▶ **Task**
Repeat the listing in full, exactly as it stands.

··· Record list

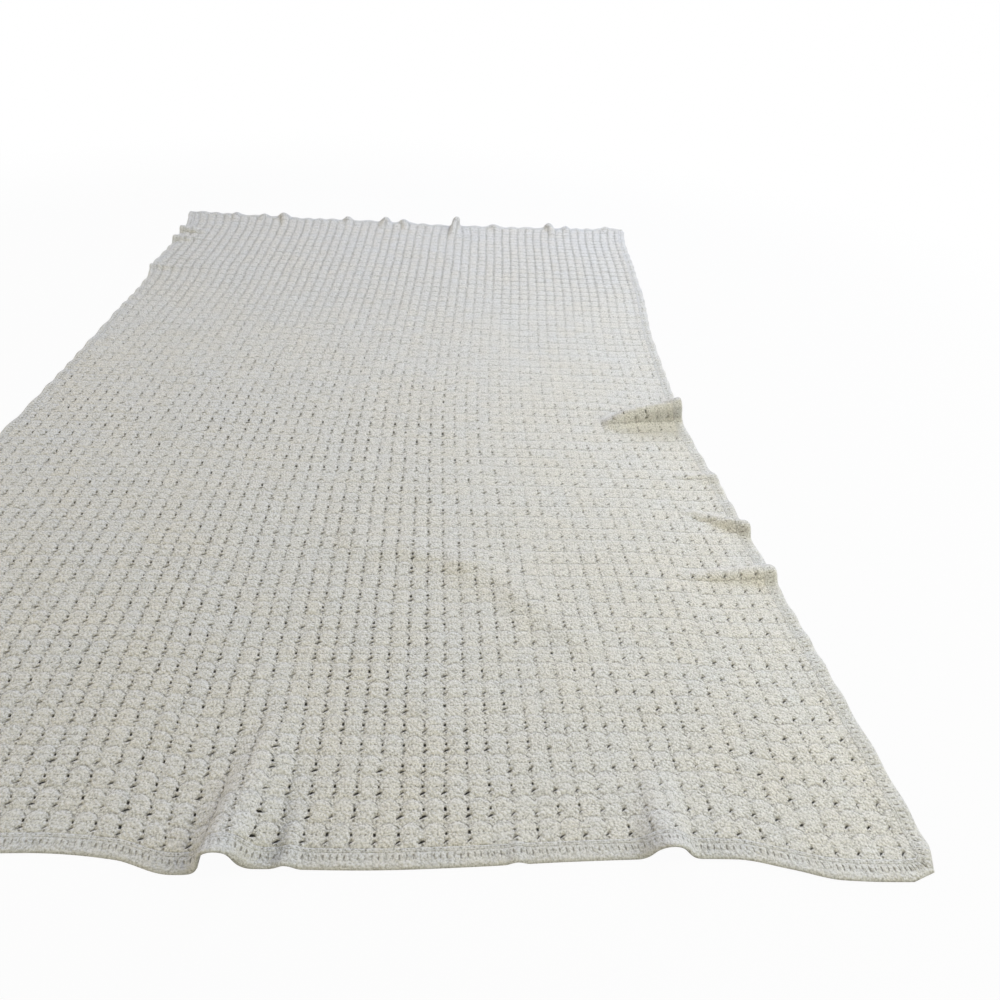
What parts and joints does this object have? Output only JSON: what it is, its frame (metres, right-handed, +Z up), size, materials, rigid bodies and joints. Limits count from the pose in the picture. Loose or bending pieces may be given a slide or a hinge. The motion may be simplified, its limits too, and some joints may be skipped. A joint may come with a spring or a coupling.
{
  "type": "crochet throw blanket",
  "caption": "Crochet throw blanket spread out flat, openwork ground of puffed stitches with a ribbed edging, small folds standing up along its edges.",
  "frame": {"origin": "middle of the blanket on the surface that it lies on", "axes": "+X towards the right-hand long edge, +Y from the near short edge to the far one, +Z up from the surface, face side up"},
  "size_m": [1.3158, 1.928, 0.052],
  "materials": {
    "ground_yarn": "matte plump two-ply yarn, off-white, crocheted in puffed cells with small openings",
    "edging_yarn": "the same matte off-white yarn, in close ribs that end in a rounded lip"
  },
  "bodies": {
    "root": {"stitched_ground": "ground_yarn", "edging": "edging_yarn"}
  },
  "joints": []
}
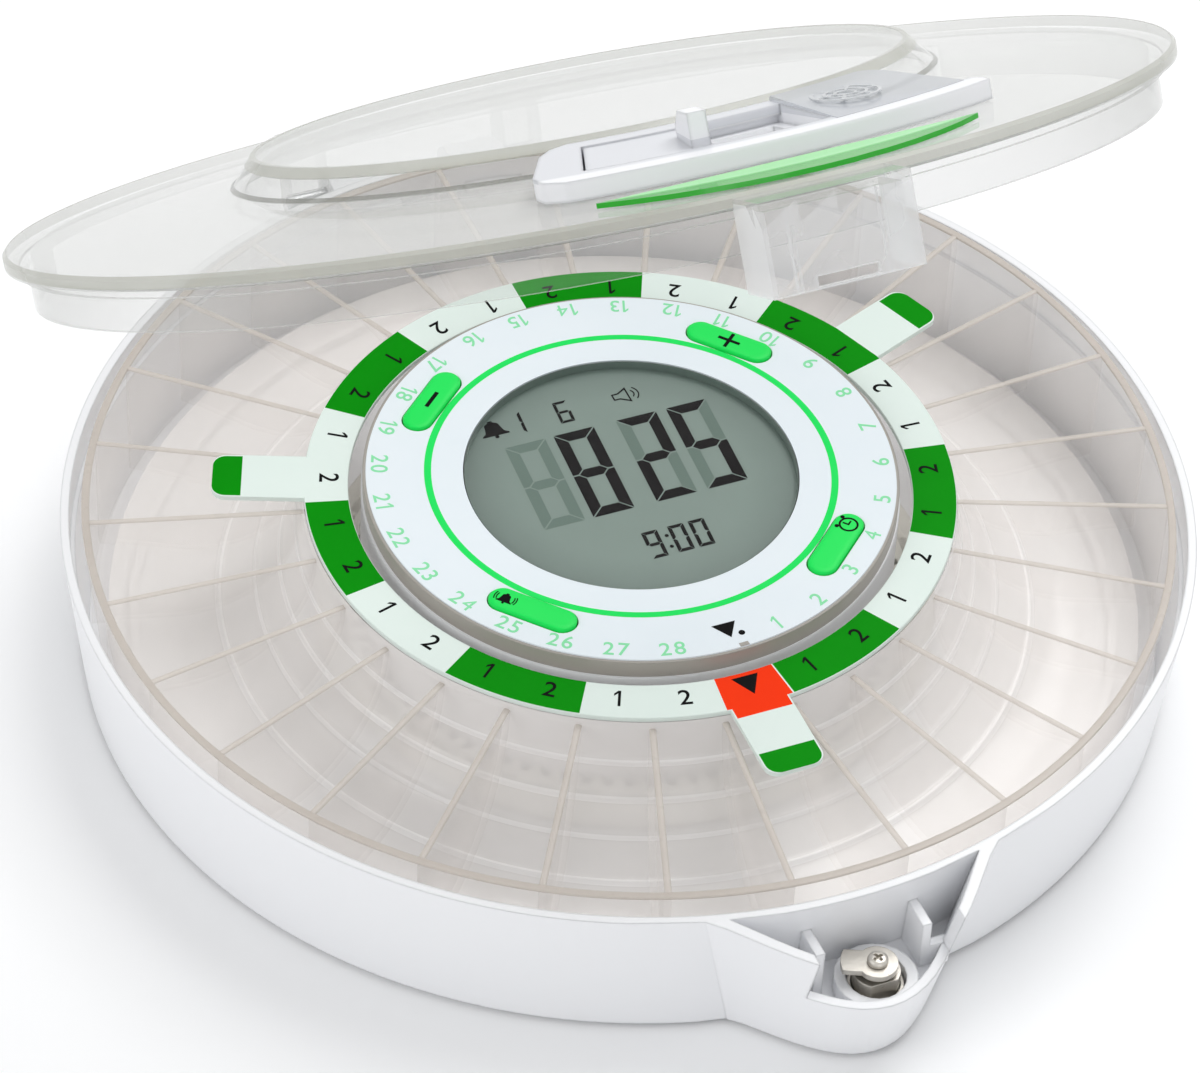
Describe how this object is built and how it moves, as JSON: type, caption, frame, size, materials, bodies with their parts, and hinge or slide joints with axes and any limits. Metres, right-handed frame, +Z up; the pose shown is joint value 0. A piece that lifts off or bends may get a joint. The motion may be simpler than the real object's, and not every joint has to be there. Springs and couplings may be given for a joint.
{
  "type": "electronic pill box",
  "caption": "Round electronic pill dispenser: white base, clear turning tray of cells, display pod with keys, cam lock, and a hinged clear lid with a sliding dispensing gate.",
  "frame": {"origin": "on the table plane, on the axis of the turning tray", "axes": "+Z up along the tray axis, -Y towards the lock at the front, +X to the right seen from the front"},
  "size_m": [0.2194, 0.2484, 0.165],
  "materials": {
    "white_shell": "smooth, slightly glossy moulded plastic",
    "clear_plastic": "clear polished moulding",
    "label_print": "printed pale label with green and red fields",
    "face_print": "printed pale face sheet",
    "green_trim": "printed green band",
    "green_key": "soft green keys",
    "lcd": "grey-green liquid crystal cell",
    "lcd_lens": "clear lens",
    "nickel": "nickel plated die casting",
    "steel": "bright steel",
    "rubber": "soft rubber",
    "circuit": "green circuit board",
    "black_plastic": "black moulding",
    "gear_plastic": "natural acetal",
    "battery": "sleeved cell"
  },
  "bodies": {
    "base": {"base_shell": "white_shell", "bottom_cover": "white_shell", "battery_door": "white_shell", "door_screw": "steel", "cover_screw_1": "steel", "cover_screw_2": "steel", "cover_screw_3": "steel", "cover_screw_4": "steel", "foot_1": "rubber", "foot_2": "rubber", "foot_3": "rubber", "foot_4": "rubber", "battery_1": "battery", "battery_2": "battery", "battery_3": "battery", "battery_4": "battery", "contact_plus": "nickel", "contact_bridge_1": "nickel", "contact_bridge_2": "nickel", "contact_bridge_3": "nickel", "contact_minus": "nickel", "battery_lead": "black_plastic", "display_cap": "white_shell", "face_sheet": "face_print", "lcd_window": "lcd_lens", "lcd_glass": "lcd", "lcd_frame": "white_shell", "main_board": "circuit", "buzzer": "black_plastic", "key_switch_1": "black_plastic", "key_switch_2": "black_plastic", "key_switch_3": "black_plastic", "key_switch_4": "black_plastic", "board_screw_1": "steel", "board_screw_2": "steel", "board_screw_3": "steel", "board_screw_4": "steel", "drive_motor": "steel", "drive_gearbox": "black_plastic", "motor_bracket": "steel", "home_switch": "black_plastic", "lock_barrel": "nickel", "lock_nut": "nickel", "hinge_pin": "steel"},
    "tray": {"turntable": "gear_plastic", "tray": "clear_plastic", "dosage_ring": "label_print"},
    "pinion": {"drive_pinion": "gear_plastic", "motor_shaft": "steel"},
    "lid": {"lid": "clear_plastic", "dispense_frame": "white_shell", "front_trim": "green_trim"},
    "gate": {"dispense_gate": "white_shell"},
    "lock": {"lock_plug": "nickel", "lock_cam": "nickel", "cam_screw": "nickel"},
    "plus_button": {"plus_key": "green_key"},
    "minus_button": {"minus_key": "green_key"},
    "bell_button": {"bell_key": "green_key"},
    "clock_button": {"clock_key": "green_key"}
  },
  "joints": [
    {"name": "lid_hinge", "type": "hinge", "parent": "base", "child": "lid", "pos_m": [0, 0.1166, 0.0204], "axis": [-1, 0, 0], "range_deg": [-34, 40]},
    {"name": "gate_slide", "type": "hinge", "parent": "lid", "child": "gate", "pos_m": [0, 0.02838, 0.09812], "axis": [0, 0.5592, 0.829], "range_deg": [0, 14]},
    {"name": "tray_spin", "type": "hinge", "parent": "base", "child": "tray", "pos_m": [0, 0, 0], "axis": [0, 0, 1], "continuous": true},
    {"name": "pinion_spin", "type": "hinge", "parent": "base", "child": "pinion", "pos_m": [0.0425, 0, 0], "axis": [0, 0, 1], "continuous": true},
    {"name": "lock_turn", "type": "hinge", "parent": "base", "child": "lock", "pos_m": [0.0006, -0.115, 0], "axis": [0, 0, 1], "range_deg": [0, 115]},
    {"name": "plus_press", "type": "slide", "parent": "base", "child": "plus_button", "axis": [0, 0, -1], "range_m": [0, 0.0006], "stiffness_N_per_m": 800},
    {"name": "minus_press", "type": "slide", "parent": "base", "child": "minus_button", "axis": [0, 0, -1], "range_m": [0, 0.0006], "stiffness_N_per_m": 800},
    {"name": "bell_press", "type": "slide", "parent": "base", "child": "bell_button", "axis": [0, 0, -1], "range_m": [0, 0.0006], "stiffness_N_per_m": 800},
    {"name": "clock_press", "type": "slide", "parent": "base", "child": "clock_button", "axis": [0, 0, -1], "range_m": [0, 0.0006], "stiffness_N_per_m": 800}
  ],
  "couplings": [
    {"joint": "pinion_spin", "follows": "tray_spin", "ratio": 5.25}
  ]
}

······

▶ **Solution for this problem**
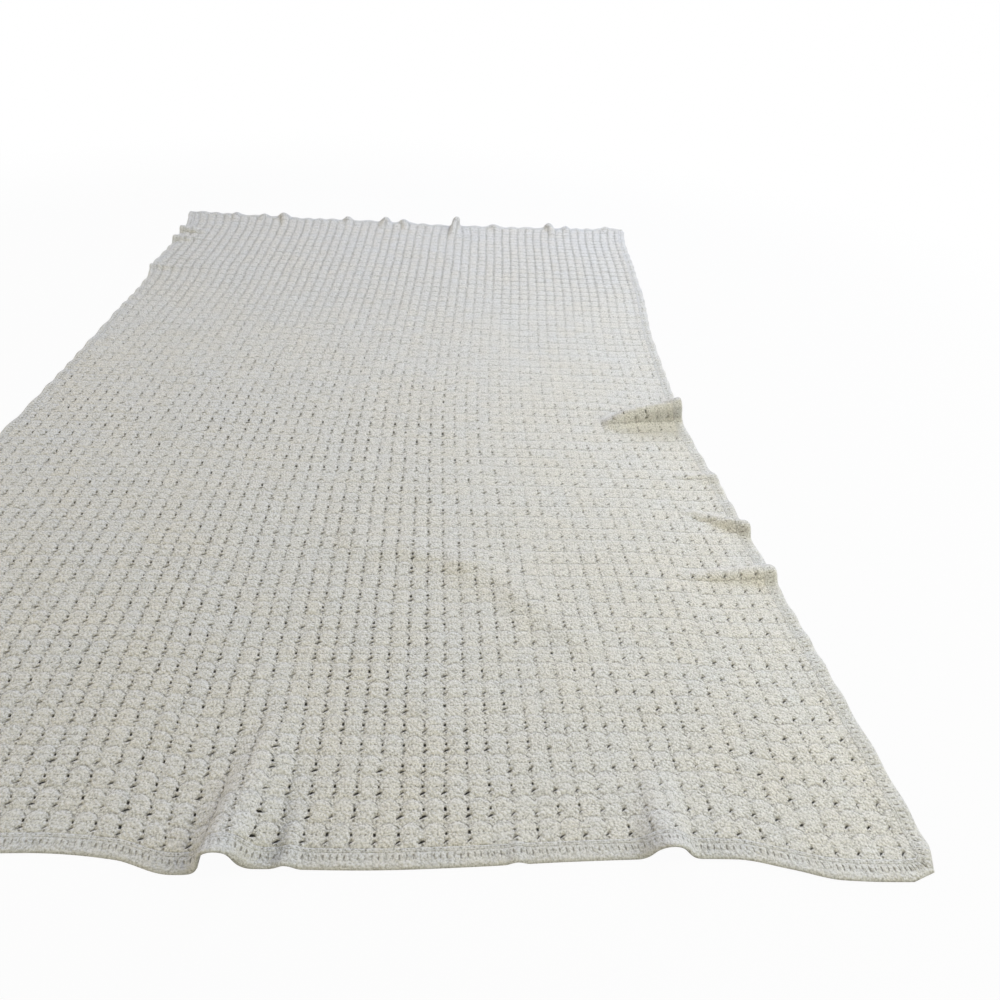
What parts and joints does this object have? Output only JSON: what it is, its frame (metres, right-handed, +Z up), size, materials, rigid bodies and joints. Limits count from the pose in the picture. Loose or bending pieces may be given a slide or a hinge. The motion may be simplified, its limits too, and some joints may be skipped. A joint may come with a spring or a coupling.
{
  "type": "crochet throw blanket",
  "caption": "Crochet throw blanket spread out flat, openwork ground of puffed stitches with a ribbed edging, small folds standing up along its edges.",
  "frame": {"origin": "middle of the blanket on the surface that it lies on", "axes": "+X towards the right-hand long edge, +Y from the near short edge to the far one, +Z up from the surface, face side up"},
  "size_m": [1.3158, 1.928, 0.052],
  "materials": {
    "ground_yarn": "matte plump two-ply yarn, off-white, crocheted in puffed cells with small openings",
    "edging_yarn": "the same matte off-white yarn, in close ribs that end in a rounded lip"
  },
  "bodies": {
    "root": {"stitched_ground": "ground_yarn", "edging": "edging_yarn"}
  },
  "joints": []
}
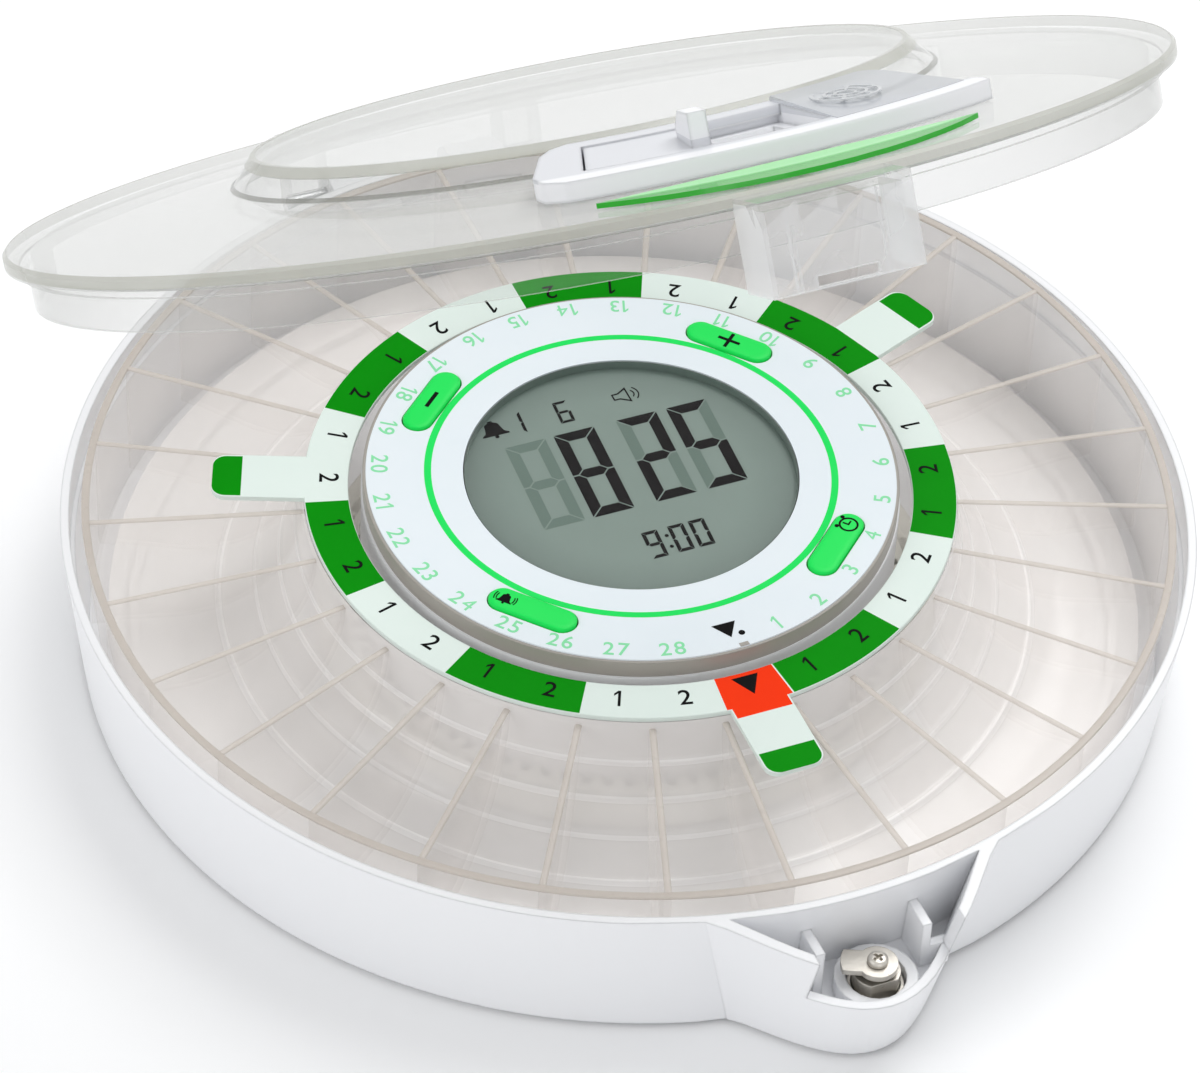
Describe how this object is built and how it moves, as JSON: type, caption, frame, size, materials, bodies with their parts, and hinge or slide joints with axes and any limits. Metres, right-handed frame, +Z up; the pose shown is joint value 0. A piece that lifts off or bends may get a joint. The motion may be simpler than the real object's, and not every joint has to be there. Springs and couplings may be given for a joint.
{
  "type": "electronic pill box",
  "caption": "Round electronic pill dispenser: white base, clear turning tray of cells, display pod with keys, cam lock, and a hinged clear lid with a sliding dispensing gate.",
  "frame": {"origin": "on the table plane, on the axis of the turning tray", "axes": "+Z up along the tray axis, -Y towards the lock at the front, +X to the right seen from the front"},
  "size_m": [0.2194, 0.2484, 0.165],
  "materials": {
    "white_shell": "smooth, slightly glossy moulded plastic",
    "clear_plastic": "clear polished moulding",
    "label_print": "printed pale label with green and red fields",
    "face_print": "printed pale face sheet",
    "green_trim": "printed green band",
    "green_key": "soft green keys",
    "lcd": "grey-green liquid crystal cell",
    "lcd_lens": "clear lens",
    "nickel": "nickel plated die casting",
    "steel": "bright steel",
    "rubber": "soft rubber",
    "circuit": "green circuit board",
    "black_plastic": "black moulding",
    "gear_plastic": "natural acetal",
    "battery": "sleeved cell"
  },
  "bodies": {
    "base": {"base_shell": "white_shell", "bottom_cover": "white_shell", "battery_door": "white_shell", "door_screw": "steel", "cover_screw_1": "steel", "cover_screw_2": "steel", "cover_screw_3": "steel", "cover_screw_4": "steel", "foot_1": "rubber", "foot_2": "rubber", "foot_3": "rubber", "foot_4": "rubber", "battery_1": "battery", "battery_2": "battery", "battery_3": "battery", "battery_4": "battery", "contact_plus": "nickel", "contact_bridge_1": "nickel", "contact_bridge_2": "nickel", "contact_bridge_3": "nickel", "contact_minus": "nickel", "battery_lead": "black_plastic", "display_cap": "white_shell", "face_sheet": "face_print", "lcd_window": "lcd_lens", "lcd_glass": "lcd", "lcd_frame": "white_shell", "main_board": "circuit", "buzzer": "black_plastic", "key_switch_1": "black_plastic", "key_switch_2": "black_plastic", "key_switch_3": "black_plastic", "key_switch_4": "black_plastic", "board_screw_1": "steel", "board_screw_2": "steel", "board_screw_3": "steel", "board_screw_4": "steel", "drive_motor": "steel", "drive_gearbox": "black_plastic", "motor_bracket": "steel", "home_switch": "black_plastic", "lock_barrel": "nickel", "lock_nut": "nickel", "hinge_pin": "steel"},
    "tray": {"turntable": "gear_plastic", "tray": "clear_plastic", "dosage_ring": "label_print"},
    "pinion": {"drive_pinion": "gear_plastic", "motor_shaft": "steel"},
    "lid": {"lid": "clear_plastic", "dispense_frame": "white_shell", "front_trim": "green_trim"},
    "gate": {"dispense_gate": "white_shell"},
    "lock": {"lock_plug": "nickel", "lock_cam": "nickel", "cam_screw": "nickel"},
    "plus_button": {"plus_key": "green_key"},
    "minus_button": {"minus_key": "green_key"},
    "bell_button": {"bell_key": "green_key"},
    "clock_button": {"clock_key": "green_key"}
  },
  "joints": [
    {"name": "lid_hinge", "type": "hinge", "parent": "base", "child": "lid", "pos_m": [0, 0.1166, 0.0204], "axis": [-1, 0, 0], "range_deg": [-34, 40]},
    {"name": "gate_slide", "type": "hinge", "parent": "lid", "child": "gate", "pos_m": [0, 0.02838, 0.09812], "axis": [0, 0.5592, 0.829], "range_deg": [0, 14]},
    {"name": "tray_spin", "type": "hinge", "parent": "base", "child": "tray", "pos_m": [0, 0, 0], "axis": [0, 0, 1], "continuous": true},
    {"name": "pinion_spin", "type": "hinge", "parent": "base", "child": "pinion", "pos_m": [0.0425, 0, 0], "axis": [0, 0, 1], "continuous": true},
    {"name": "lock_turn", "type": "hinge", "parent": "base", "child": "lock", "pos_m": [0.0006, -0.115, 0], "axis": [0, 0, 1], "range_deg": [0, 115]},
    {"name": "plus_press", "type": "slide", "parent": "base", "child": "plus_button", "axis": [0, 0, -1], "range_m": [0, 0.0006], "stiffness_N_per_m": 800},
    {"name": "minus_press", "type": "slide", "parent": "base", "child": "minus_button", "axis": [0, 0, -1], "range_m": [0, 0.0006], "stiffness_N_per_m": 800},
    {"name": "bell_press", "type": "slide", "parent": "base", "child": "bell_button", "axis": [0, 0, -1], "range_m": [0, 0.0006], "stiffness_N_per_m": 800},
    {"name": "clock_press", "type": "slide", "parent": "base", "child": "clock_button", "axis": [0, 0, -1], "range_m": [0, 0.0006], "stiffness_N_per_m": 800}
  ],
  "couplings": [
    {"joint": "pinion_spin", "follows": "tray_spin", "ratio": 5.25}
  ]
}